Patanjali plans to invest about ₹5,000 crore in adding five manufacturing plants, , which, it hopes, will become operational by the end of this year. In addition, the company aims to expand its distributors’ count from 6,000 to 12,000. “International FMCG companies’ CEOs are sleeping peacefully, as they think Patanjali’s market share is small. But we are the leaders in cow ghee and kacchi ghani mustard oil segments. We are the second-largest brand in flour,” Baba Ramdev gloated.

“In honey, we have about 50 per cent market share, while in the shampoo and face-wash category we have a 15 per cent share.

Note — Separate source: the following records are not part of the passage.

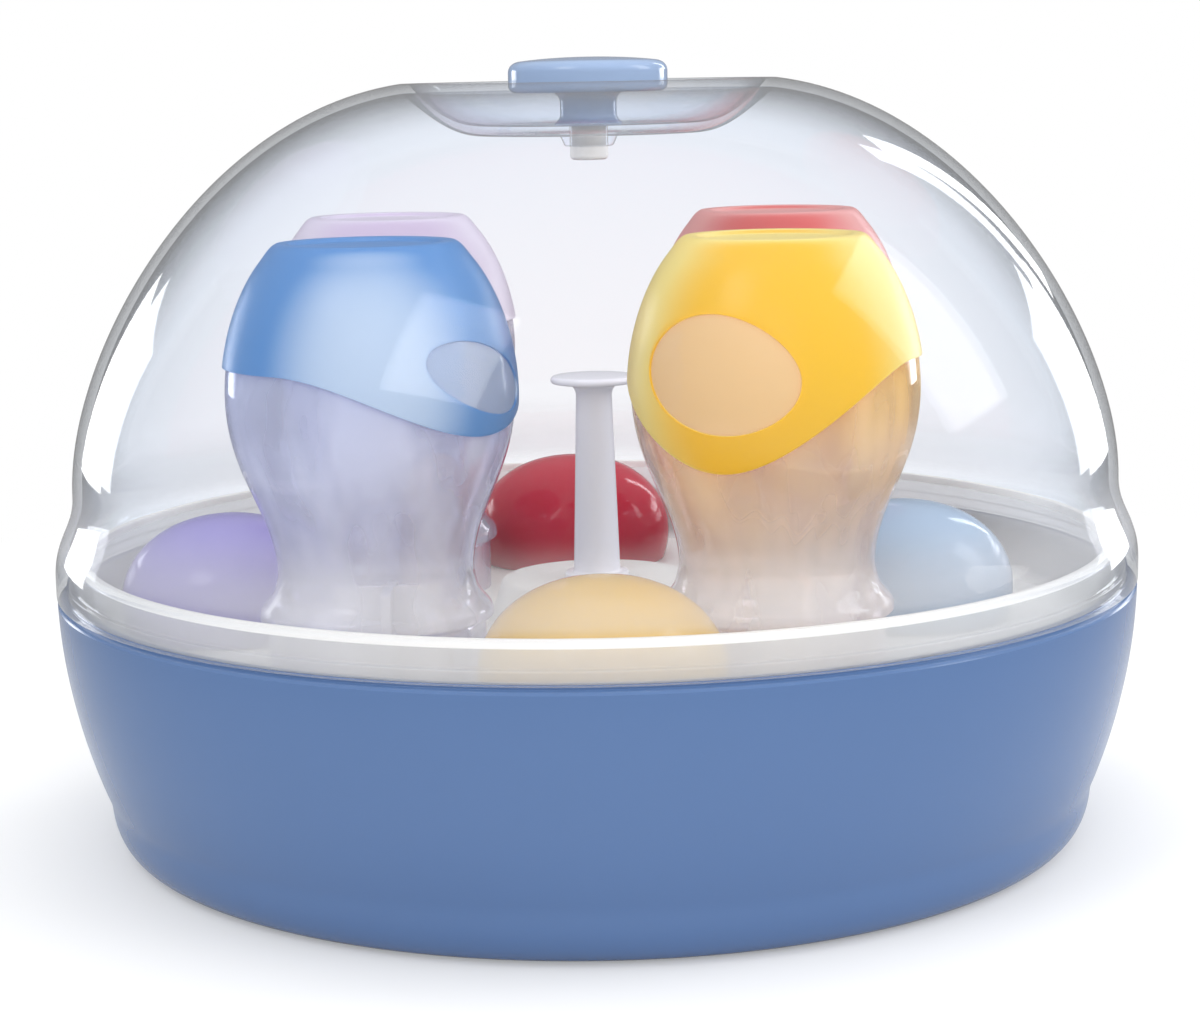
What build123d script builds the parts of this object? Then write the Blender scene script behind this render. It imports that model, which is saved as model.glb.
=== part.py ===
from build123d import *
from math import cos, sin, radians
import os

# A round microwave bottle steriliser, in millimetres. The origin is at the centre of the
# underside, +Z is up and -Y is the front. The bowl holds water, the rack stands in the bowl's
# mouth with the bottles and their caps on it, and the clear lid rests on the rack's flange.

# Sizes that the others follow
SKIRT_R = 134.9           # outside of the lid's skirt, the widest of all
RIM_Z = 65.0              # ledge in the bowl's mouth that carries the rack
BOTTLE_H = 101.2
BELLY_R = 33.1            # a bottle's widest
CAP_R = 27.8
RUNNING = 0.4             # radial gap between pieces that lift apart
FIT = 0.05                # radial gap of the knob's spigot in the plug, and of the plug in the funnel

# Rack: radii inwards from the lid's skirt, heights from the rim
SKIRT_WALL = 2.6
FLANGE_R = SKIRT_R - SKIRT_WALL - RUNNING
FLANGE_T = 3.0
FLANGE_TOP_Z = RIM_Z + FLANGE_T
FLANGE_FLAT = 1.5         # level top of the flange, outside the sloping wall
FLANGE_REACH = 3.1        # from the crest's outer side to the flange's edge
TUB_WALL = 2.2
TUB_R = FLANGE_R - FLANGE_REACH - TUB_WALL
TUB_TAPER = 1.2           # narrower at the floor
TUB_BEND = 2.0            # bevel between wall and floor
CREST_RISE, CREST_ROUND = 9.0, 0.9
CREST_Z = RIM_Z + CREST_RISE
FLOOR_DROP = 14.0
FLOOR_Z = RIM_Z - FLOOR_DROP      # upper face of the rack's floor
FLOOR_T = 2.0
PLATFORM_R, PLATFORM_FOOT_R, PLATFORM_RISE = 24.0, 28.0, 12.0
PLATFORM_Z = FLOOR_Z + PLATFORM_RISE
SOCKET_R = 4.2            # hole for the post's spigot

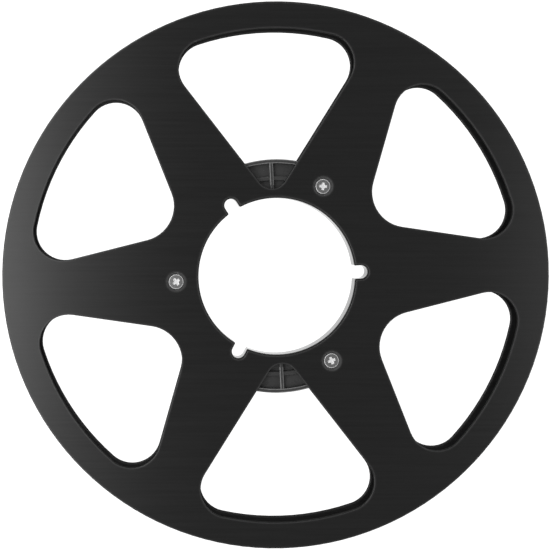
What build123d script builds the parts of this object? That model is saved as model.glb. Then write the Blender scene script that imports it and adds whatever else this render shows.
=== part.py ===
from build123d import *
from math import cos, radians, sin, sqrt
import os

# An open magnetic-tape reel lying flat: two windowed aluminium flanges screwed to the two sides
# of a moulded hub. The reel's axis is +Z and the origin is the centre of the rear outer face.

# Flanges
FLANGE_RADIUS = 266.7 / 2
FLANGE_THICKNESS = 1.5
RIM_ROUNDING = 0.65
WINDOW_ROUNDING = 0.3
BORE_ROUNDING = 0.4

# Windows: sectors with rounded corners, each centred on a ray from the axis. The side lines of
# a window stand at half_angle to that ray and would meet on it at the apex radius.
WINDOW_ARC_RADIUS = 120.35
WINDOW_CORNER = 14.0
SIDE_WINDOW = {"half_angle": 41.25, "apex": 49.6, "inner_rounding": 17.2}
DEEP_WINDOW = {"half_angle": 34.9, "apex": 37.05, "inner_rounding": 7.6}
SIDE_WINDOW_ANGLES = (30, 150, 210, 330)
DEEP_WINDOW_ANGLES = (90, 270)

# Hub, the same on both sides of its web
HUB_RADIUS = 114.3 / 2
HUB_WIDTH = 8.0
HUB_EDGE_ROUNDING = 0.5
BORE_RADIUS = 38.2
BORE_WALL = 2.2
BORE_CHAMFER = 0.2
RIM_WALL = 2.0
WEB_THICKNESS = 2.0
RIB_COUNT = 12
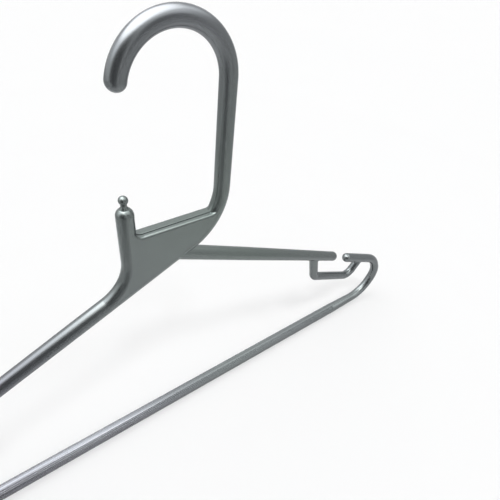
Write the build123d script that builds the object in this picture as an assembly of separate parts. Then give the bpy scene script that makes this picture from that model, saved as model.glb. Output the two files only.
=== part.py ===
from build123d import *
from math import cos, radians, sin, tan
import os

# Trouser hanger, moulded in one piece, in millimetres. Its mid-plane is Y = 0, X runs along the bar and the
# bar rests on Z = 0. Every limb is a round rod that follows a line in the mid-plane. The moulding is given
# in sections that meet face to face.

# Rods
rod_d = 8.1
arm_tip_d = 7.15
loop_step = 0.8

# Trouser bar: an oval with a flat underside and grip grooves along both flanks
bar_depth = 8.35
bar_crown = 3.8
bar_flat_cut = 0.2
bar_end_length = 24.0
groove_d = 0.9
groove_turn = 15.0
groove_first_turn = 25.0
grooves_per_flank = 2

# Arms, which slope down from the apex over the middle of the bar to the strap gaps
arm_slope = 24.8
arm_length = 149.5
strap_gap = 15.1

# Shoulder ends, which carry each arm's line round into the bar; heights are above the bar's axis
shoulder_run = 48.7
shoulder_rise = 40.65
end_rise = 21.55
stub_drop = 0.9
drop_angle = 61.4
return_angle = 118.4
end_bend_share = 0.415
shoulder_bend_share = 0.768
return_bend_share = 0.9
return_straight = 2.0

# Strap loops under the arms
loop_start_inset = 28.0
loop_start_lean = 39.6
loop_end_inset = 24.1
loop_end_lean = 9.5
loop_drop = 18.55
loop_start_bend = 5.35
loop_end_bend_share = 0.56
root_fillet = 1.2
root_margin = 0.7

# Centre plate with the seat between the post and the stem; the seat's height is above the apex
plate_bend = 31.6
plate_inset = 0.05
cusp_turn = 6.0
seat_rise = 18.9
seat_span = 50.5
seat_corner = 4.7
seat_edge = 1.4
post_wall = 2.45
post_wall_inset = 2.2
stem_wall_inset = 3.5
foot_top_inset = 1.7
rib_width = 2.4
rib_height = 0.4
rib_edge = 0.2

# Hook
hook_offset = 1.15
hook_bend = 24.45
hook_sweep = 168.7
hook_stem = 32.4
plate_stem = 18.8

# Marker post with its ball
post_d = 8.2
post_sunk_d = 8.0
post_bend = 25.75
post_height = 9.0
ball_d = 4.3
ball_rise = 3.65
neck_d = 2.85
collar_d = 4.3
collar_height = 1.2

# Values that follow from the sizes above
quarter_turn = 90.0
rod_r = rod_d / 2
arm_tip_r = arm_tip_d / 2
loop_r = (arm_tip_d - loop_step) / 2
slope = radians(arm_slope)
upright = radians(quarter_turn)
bar_z = bar_crown - bar_flat_cut
stub_start = arm_length + strap_gap
shoulder_along = stub_start + shoulder_run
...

Even in the toothpaste category, our market share is about 14 per cent, and in the dish-wash category we have a 35 per cent share,” he said.

Patanjali earned a turnover of ₹1,467 crore from cow ghee, toothpaste brand Dant Kanti generated sales of ₹940 crore, while the haircare brand Keshkanti is now worth ₹825 crore. But Patanjali’s sights are set farther afield.

‘Food fight’ coming up The company is gearing up to take on international fast-food brands like McDonald’s, KFC and Subway.

“We are working on a business plan and branding strategy to enter the restaurant business by serving nutritious and hygienic food,” he added. The company had earlier announced its plans to foray into the apparel business.

On its e-commerce plans, the company’s MD Acharya Balkrishna said, “Usually, products are sold at deep discounts on e-commerce sites. But we are working on a strategy to sell our products at MRP online and deliver them at the consumers’ doorstep.”